A Comparison of Low-Complexity Real-Time Feature Extraction for Neuromorphic Speech Recognition

Jyotibdha Acharya; Aakash Patil; Xiaoya Li; Yi Chen; Shih-Chii Liu; Arindam Basu

doi:10.3389/fnins.2018.00160

A Comparison of Low-Complexity Real-Time Feature Extraction for Neuromorphic Speech Recognition

Front Neurosci. 2018 Mar 28:12:160. doi: 10.3389/fnins.2018.00160. eCollection 2018.

Authors

Jyotibdha Acharya¹, Aakash Patil², Xiaoya Li³, Yi Chen², Shih-Chii Liu³, Arindam Basu²

Affiliations

¹ HealthTech NTU, Interdisciplinary Graduate School, Nanyang Technological University, Singapore, Singapore.
² School of Electrical and Electronic Engineering, Nanyang Technological University, Singapore, Singapore.
³ Institute of Neuroinformatics, University of Zurich and ETH Zurich, Zurich, Switzerland.

Abstract

This paper presents a real-time, low-complexity neuromorphic speech recognition system using a spiking silicon cochlea, a feature extraction module and a population encoding method based Neural Engineering Framework (NEF)/Extreme Learning Machine (ELM) classifier IC. Several feature extraction methods with varying memory and computational complexity are presented along with their corresponding classification accuracies. On the N-TIDIGITS18 dataset, we show that a fixed bin size based feature extraction method that votes across both time and spike count features can achieve an accuracy of 95% in software similar to previously report methods that use fixed number of bins per sample while using ~3× less energy and ~25× less memory for feature extraction (~1.5× less overall).
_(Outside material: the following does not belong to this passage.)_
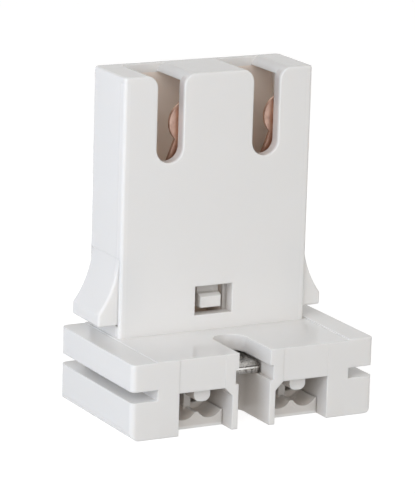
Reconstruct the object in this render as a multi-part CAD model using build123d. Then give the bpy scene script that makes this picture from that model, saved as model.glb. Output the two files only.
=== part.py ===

Hardware measurements for the same topology show a slightly reduced accuracy of 94% that can be attributed to the extra correlations in hardware random weights. The hardware accuracy can be increased by further increasing the number of hidden nodes in ELM at the cost of memory and energy.

Keywords: extreme learning machine; neural engineering framework; neuromorphic; real-time; silicon cochlea.